Thursday, February 3, 2011

Timeless Domination of Feminity


One of my favorite television shows, NBC’s The Office, provides a satirical view of an average American workplace. Some background: The award-winning television series portrays an eclectic group of employees at a small branch of a paper manufacturing company. Steve Carrell plays Michael, the regional manager, an incredibly inappropriate boss whose sexist and tactless behavior regularly creates controversy in the office. Each character represents a stereotype in American media and culture, but the two characters that particularly exemplify stereotypical gender roles in a romantic relationship are the regional manager (Michael) and Jan, the boss he reports to at the corporate office, played by Melora Hardin.

Click the link for clip from the last episode of Season 3 entitled “The Job”, courtesy of NBC via Youtube.

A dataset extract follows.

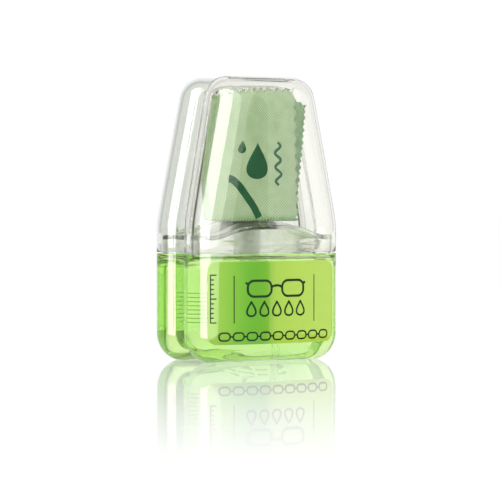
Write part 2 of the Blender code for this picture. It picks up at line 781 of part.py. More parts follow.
def make_stem_plug(mat):
    head_top = STEM_BOTTOM_Z - GAP
    profile = [
        (0.0, head_top - PLUG_LENGTH), (PLUG_RADIUS - 0.25, head_top - PLUG_LENGTH),
        (PLUG_RADIUS, head_top - PLUG_LENGTH + 0.3), (PLUG_RADIUS, head_top - PLUG_FLANGE),
        (PLUG_FLANGE_RADIUS, head_top - PLUG_FLANGE), (PLUG_FLANGE_RADIUS, head_top - 0.2),
        (PLUG_FLANGE_RADIUS - 0.2, head_top), (STEM_BORE - GAP, head_top),
        (STEM_BORE - GAP, head_top + 2.2),
        (0.3, head_top + 2.5), (0.0, head_top + 2.5),
    ]
    return turned("stem_plug", profile, mat, segments=24)


def make_ball(mat):
    bm = bmesh.new()
    bmesh.ops.create_icosphere(bm, subdivisions=2, radius=BALL_RADIUS)
    centre_z = SEAT_Z + 0.7 + BALL_RADIUS * 0.55
    bmesh.ops.translate(bm, verts=bm.verts, vec=(0.0, 0.0, centre_z))
    return finish_mesh("check_ball", bm, mat, origin=(0.0, 0.0, centre_z), smooth_angle=60.0)


def make_spring(name, spring, low, high, mat):
    """A round-wire coil spring with closed end turns, as a bevelled curve."""
    radius = spring["radius"]
    wire = spring["wire"]
    turns = spring["turns"]
    curve = bpy.data.curves.new(name, "CURVE")
    curve.dimensions = "3D"
    curve.bevel_depth = wire / 2.0 * MM
    curve.bevel_resolution = 1
    curve.use_fill_caps = True
    steps = 9 * turns
    spline = curve.splines.new("POLY")
    spline.points.add(steps)
    rise = high - low - wire
    end = 1.0 / turns
    closed = 1.15 * wire
    for step in range(steps + 1):
        part = step / steps
        angle = 2.0 * math.pi * turns * part
        at_ends = min(part, end) + min(max(0.0, part - (1.0 - end)), end)
        free = min(max(0.0, (part - end) / (1.0 - 2.0 * end)), 1.0)
        height = low + wire / 2.0 + closed * at_ends / end + free * (rise - 2.0 * closed)
        point = (radius * math.cos(angle) * MM, radius * math.sin(angle) * MM, height * MM, 1.0)
        spline.points[step].co = point
    curve.materials.append(mat)
    obj = bpy.data.objects.new(name, curve)
    bpy.context.collection.objects.link(obj)
    return obj


def make_tube(mat):
    """Dip tube: a bored tube that bows into the front lobe on its way to the floor."""
    bm = bmesh.new()
    count = 12
    heights = [SEAT_Z - 0.6 - GAP, TAIL_END_Z]
    steps = 9
    heights += [TAIL_END_Z + (TUBE_FOOT_Z - TAIL_END_Z) * k / steps for k in range(1, steps + 1)]
    reach = math.hypot(*TUBE_FOOT)
    lean = Vector((TUBE_FOOT[0] / reach, TUBE_FOOT[1] / reach, 0.0))
    across = Vector((-lean.y, lean.x, 0.0))

    def ring(radius, z):
        centre = lean * reach * tube_shift(z) + Vector((0.0, 0.0, z))
        slope = (tube_shift(z - 0.25) - tube_shift(z + 0.25)) * 2.0 * reach
        tangent = (lean * slope - Vector((0.0, 0.0, 1.0))).normalized()
        upright = tangent.cross(across)
        loop = []
        for k in range(count):
            a = 2.0 * math.pi * k / count
            loop.append(centre + radius * (math.cos(a) * across + math.sin(a) * upright))
        return loop

    outside = [ring(TUBE_RADIUS, z) for z in heights]
    inside = [ring(TUBE_BORE, z) for z in heights[::-1]]
    made = bridge_all(bm, outside + inside)
    bridge(bm, made[-1], made[0])
    return finish_mesh("dip_tube", bm, mat)


# ---- Button ------------------------------------------------------------------------------

def horizontal_cutter(name, radius, from_y, to_y, z, segments=24):
    bm = bmesh.new()
    bmesh.ops.create_cone(
        bm, cap_ends=True, segments=segments, radius1=radius, radius2=radius,
        depth=abs(to_y - from_y),
    )
    rotation = Vector((0, 0, 1)).rotation_difference(Vector((0, 1, 0))).to_matrix()
    bmesh.ops.rotate(bm, verts=bm.verts, cent=(0, 0, 0), matrix=rotation)
    bmesh.ops.translate(bm, verts=bm.verts, vec=(0.0, (from_y + to_y) / 2.0, z))
    cutter = finish_mesh(name, bm, material(name, (0.8, 0.8, 0.8), 0.5))
    cutter.hide_render = True
    cutter.display_type = "WIRE"
    return cutter


def cut(obj, cutter):
    modifier = obj.modifiers.new(cutter.name, "BOOLEAN")
    modifier.operation = "DIFFERENCE"
    modifier.solver = "EXACT"
    modifier.object = cutter


def make_button(mat):
    """Finger button: telescoping skirt, stem socket, dished top and nozzle pocket."""
    skirt_inner = TURRET_RADIUS + GAP
    ceiling = BUTTON_BOTTOM_Z + STROKE + SKIRT_SPARE
    socket = STEM_RADIUS + GAP
    boss = socket + SOCKET_WALL
    profile = [
        (skirt_inner, BUTTON_BOTTOM_Z),
        (BUTTON_RADIUS, BUTTON_BOTTOM_Z),
        (BUTTON_RADIUS, BUTTON_TOP_Z - 1.6),
        (BUTTON_RADIUS - 0.25, BUTTON_TOP_Z - 0.7),
        (BUTTON_RADIUS - 0.8, BUTTON_TOP_Z - 0.15),
        (BUTTON_RADIUS - 1.4, BUTTON_TOP_Z),
        (BUTTON_RADIUS - 2.2, BUTTON_TOP_Z - 0.25),
        (BUTTON_RADIUS - 3.8, BUTTON_TOP_Z - 0.7),
        (0.0, BUTTON_TOP_Z - 0.85),
        (0.0, STEM_TOP_Z + 1.1),
        (socket - 0.6, STEM_TOP_Z + 1.1),
        (socket - 0.6, STEM_TOP_Z + GAP),
        (socket, STEM_TOP_Z + GAP),
        (socket, ceiling - SOCKET_DEPTH),
        (boss, ceiling - SOCKET_DEPTH),
        (boss, ceiling),
        (skirt_inner, ceiling),
    ]
    button = turned("actuator_button", profile, mat, origin=(0.0, 0.0, BUTTON_BOTTOM_Z))
    pocket = horizontal_cutter(
        "nozzle_pocket", NOZZLE_RADIUS + GAP, -BUTTON_RADIUS - 2.0, GAP - NOZZLE_BACK, NOZZLE_Z)
    channel = horizontal_cutter("spray_channel", 0.6, -4.0, 0.0, NOZZLE_Z + 0.35, segments=12)
    cut(button, pocket)
    cut(button, channel)
    return button


def make_insert(mat):
    """Nozzle cup with a fine orifice, its axis along -Y."""
    front = BUTTON_RADIUS + 0.1
    bore = NOZZLE_RADIUS - NOZZLE_WALL
    profile = [
        (ORIFICE_RADIUS, front), (NOZZLE_RADIUS - 0.3, front), (NOZZLE_RADIUS, front - 0.3),
        (NOZZLE_RADIUS, NOZZLE_BACK), (bore, NOZZLE_BACK), (bore, front - 0.6),
        (ORIFICE_RADIUS, front - 0.6),
    ]
    bm = turned_mesh(profile, 24)
    rotation = Vector((0, 0, 1)).rotation_difference(Vector((0, -1, 0))).to_matrix()
    bmesh.ops.rotate(bm, verts=bm.verts, cent=(0, 0, 0), matrix=rotation)
    bmesh.ops.translate(bm, verts=bm.verts, vec=(0.0, 0.0, NOZZLE_Z))
    return finish_mesh("orifice_insert", bm, mat, origin=(0.0, 0.0, NOZZLE_Z))


# ---- Assembly ----------------------------------------------------------------------------

def main():
    clear_objects()
    clear_plastic = material("clear_plastic", (0.93, 0.96, 0.95), 0.05, alpha=0.35)
    fluid = material("green_fluid", (0.30, 0.75, 0.12), 0.05, alpha=0.7)
    film = material("lime_film", (0.55, 0.83, 0.16), 0.35, alpha=0.8)
    microfibre = material("green_microfibre", (0.52, 0.70, 0.50), 0.9)
    white = material("white_plastic", (0.88, 0.89, 0.88), 0.35)
    natural = material("natural_plastic", (0.86, 0.87, 0.84), 0.4)
    rubber = material("grey_rubber", (0.30, 0.31, 0.32), 0.7)
    steel = material("spring_steel", (0.62, 0.63, 0.64), 0.3, metallic=1.0)
    make_bottle(clear_plastic)
    make_fluid(fluid)
    make_label("front_label", FRONT_LABEL, -1.0, film)
    make_label("rear_label", REAR_LABEL, 1.0, film)
    make_cap(clear_plastic)
    make_cloth(microfibre)
    make_collar(white)
    make_housing(natural)
    make_retainer(natural)
    make_gasket(rubber)
    make_stem(natural)
    make_piston(natural)
    make_stem_plug(natural)
    spring_top = STEM_BOTTOM_Z - PLUG_FLANGE - 2.0 * GAP
    make_spring("return_spring", RETURN_SPRING, CHAMBER_FLOOR_Z + GAP, spring_top, steel)
    make_spring("precompression_spring", PRECOMPRESSION_SPRING, PISTON_TOP_Z + GAP,
                RETAINER_BOTTOM_Z - GAP, steel)
    make_ball(steel)
    make_tube(natural)
    make_button(white)
    make_insert(white)


main()
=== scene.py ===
"""Looks of the pocket lens cleaning spray: clear two-lobed bottle and cap, green fluid,
printed film labels, a folded microfibre cloth and a finger pump.

Lengths of the shapes are in millimetres and are turned into metres when a mesh is made. Those of
the camera, of the lights and of a material's grain are in metres.
"""

import math

import bmesh
import bpy
import numpy as np
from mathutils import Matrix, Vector


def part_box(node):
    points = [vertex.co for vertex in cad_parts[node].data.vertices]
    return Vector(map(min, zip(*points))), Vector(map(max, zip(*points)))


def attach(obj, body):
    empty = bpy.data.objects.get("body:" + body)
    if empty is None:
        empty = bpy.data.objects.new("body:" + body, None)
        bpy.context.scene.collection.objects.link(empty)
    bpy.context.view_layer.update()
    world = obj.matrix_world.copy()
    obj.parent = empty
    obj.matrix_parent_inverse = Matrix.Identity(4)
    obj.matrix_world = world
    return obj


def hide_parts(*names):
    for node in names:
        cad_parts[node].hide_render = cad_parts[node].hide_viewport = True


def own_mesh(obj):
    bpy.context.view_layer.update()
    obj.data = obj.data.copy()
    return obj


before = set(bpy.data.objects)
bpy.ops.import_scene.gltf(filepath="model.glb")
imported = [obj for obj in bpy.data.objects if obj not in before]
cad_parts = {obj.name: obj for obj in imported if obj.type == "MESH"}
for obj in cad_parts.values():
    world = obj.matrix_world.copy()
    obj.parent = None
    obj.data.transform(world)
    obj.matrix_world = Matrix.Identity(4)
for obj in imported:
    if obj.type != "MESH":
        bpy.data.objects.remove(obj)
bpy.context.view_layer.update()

MM = 0.001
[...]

Courtesy of "Working in an Office Wonderland"

 In earlier seasons, Jan represented an independent, strong-willed woman who succeeded in reaching corporate level and contending with the male-dominated business world. However, this scene serves as the catalyst in which Jan reverts to the stereotypically female role in media: dependent on a male figure and prone to emotional outbursts. In “New Science, One Flesh” by Thomas Lacqueur, he also examines the stereotypical gender roles that were prevalent in an earlier time period. He references scholars, scientists, and artists, all of which exuded a male-dominated perspective on physiological traits.

Lacqueur emphasizes with several drawn depictions “the new anatomy displayed, at many levels and with unprecedented vigor, the ‘fact’ that the vagina really is a penis, and the uterus a scrotum” (79). Renaissance writers exclaimed with male-centric language that female reproductive anatomy merely resembles “a female penis” (64) or “an interior version of the male’s” (86). Ironically, Lacqueur concedes that the likening of female genitalia to male actually holds weight. He asserts that the proportions in the depictions were mostly correct and that the homologies suggested by the drawings seem quite plausible. “In fact, if they were more accurate, they would make their point even more powerfully”, Lacquer opines of the artistic comparisons (83). I disagree with this assertion because a woman’s anatomy is uniquely feminine and can exist as such without needing the support of female-male homologies. What cultural values did Renaissance writings portray by its male-dominated language on anatomy and why do these values persist today?

When examining these past depictions and words regarding male-reliant female genitalia, the context of the culture, society, and time period must be taken into consideration. Advanced scientific and medical knowledge lacked during the Renaissance so the structures and language developed mainly because of rudimentary conclusions from existing ideologies. Lacqueur supports this by stating, “Ideology, not accuracy of observation, determined how they were seen and which differences would matter”, “they” being physiological traits of women (88). The predominant view during the Renaissance era that females owed the existence and functionality of their reproductive anatomy to men perpetuates today but in dissimilar ways, as thousands of years have passed.

In The Office episode, Jan’s character takes a turn for the worse when she dramatically protests her termination by storming into her boss’s office in the middle of an interview. She pulls back her sweater, exposing recently implanted breasts through her revealing shirt. She points to her artificial breasts and asks, “Is it because of these? Is it? If it is, then I will see you in court… Because he likes them and that, that is all I care about!” Jan refers to Michael, her partner, who positively reinforced the merits of her plastic surgery by proudly bragging about her “boob job” to all of his employees. Previously, Michael had intentions of breaking up with Jan but when she returned flaunting her cosmetic addition, Michael immediately dismissed thoughts of ending the relationship. The episode, ironically titled “The Job”, could mean both the loss of her job as well as the boob job she experienced to lure Michael’s attention.

Lacqueur’s article also focuses on female anatomy, although his reports on Renaissance medicine and scientific thought clearly predate elective plastic surgery like breast implants. Regardless of the difference in time period, both examples further the values on women’s role in society, especially in contrast to men’s. In “New Science, One Flesh”, Lacqueur includes a 16th century depiction by Vesalius of a crowd gathering around a dissected woman. He states, “The picture may seem to be, more narrowly, an assertion of male power to know the female body and hence to know and control feminine Nature”, an insight that provides possible motives for why men wish to dominate and define the gender role of females (73).

In the 15th and 16th centuries, domination in the rustic medical world meant declarations like “all parts that are in men are present in women” and “indeed if they were not, women might not be human” (97). The one-sex mindset that pervaded Renaissance thought alluded to the male-dominated and frankly, sexist, thought that women owed their physiology to their male counterparts. In modern time, The Office portrays similar gender roles. The American male population generally celebrates the physiological altering of women to enhance their appearance with the help of large breasts or full lips. Even now, with scientific advancements about anatomy and newfound agency that women experience with the right to vote and to undergo abortions, women still surrender their bodies to male-dominated views on the ideal female physique. 


Bibliography:

Laqueur, Thomas. "New Science, One Flesh." Making Sex: Body and Gender from the Greeks to Freud. Cambridge: Harvard UP, 1990. 63-113. Print.